Historic house in Ohio, United States

The Christopher C. Walker House and Farm is a historic farmstead in the far western part of the U.S. state of Ohio. Located southwest of the village of New Madison along State Route 121, it is composed of five buildings and one other structure spread out over an area of nearly 160 acre.

==Christopher Walker==
During the late nineteenth century, Christopher Walker was one of Darke County's leading farmers. Born in Baltimore County, Maryland in 1829, he moved to Darke County with his parents, who first settled in Butler Township. Beginning in 1851 and continuing through most of the rest of the decade, he participated in owning and running a local store in Braffettsville, which position he occupied through most of the rest of the decade; during this time, he married the former Mary Brawley. By 1858, Walker had become dissatisfied with storekeeping; he sold his interest in the store and began farming, purchasing the farm in Harrison Township near New Madison in 1862.
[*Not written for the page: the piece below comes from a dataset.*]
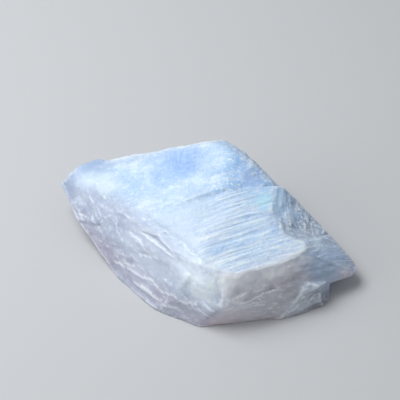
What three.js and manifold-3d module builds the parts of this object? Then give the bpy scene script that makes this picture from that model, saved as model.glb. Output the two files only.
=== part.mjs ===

From his earliest years as an independent farmer, Walker was primarily a raiser of livestock: from 1862 to 1866, he was engaged with his brothers in distributing hogs, and after that business venture failed, he began to concentrate on producing his own livestock. By 1880, he had expanded his farm to approximately 625 acre, divided between 75 acre in northern Preble County to the south, 150 acre elsewhere in Harrison Township, and 400 acre surrounding his farmhouse.

==Recognition==
Two of the farm's buildings have been widely recognized: the 1879 barn and the 1884 house. Measuring 60 ft by 48 ft, the barn was designed with an "L" shape to make stock raising more effective; one writer deemed it the best barn he had ever seen. Likewise, the farmhouse was built for the convenience of its residents: mixing the Victorian, Second Empire, and Italianate styles of architecture, it is dominated by a tower with a Mansard roof, and it sits atop a small hill overlooking State Route 121 to the north.

The Walker farm remains a local landmark to the present day, evoking a strong contrast between its ornate nineteenth-century architecture and the plain modern architecture of the farms around it. In 1982, the farm complex was placed on the National Register of Historic Places, both because of its well-preserved historic architecture and because of its contribution to local history. Key to its importance in local history is Walker's contribution to Darke County agriculture, as the farm buildings were a leading element of his livestock programs that made the county one of Ohio's foremost in hog raising.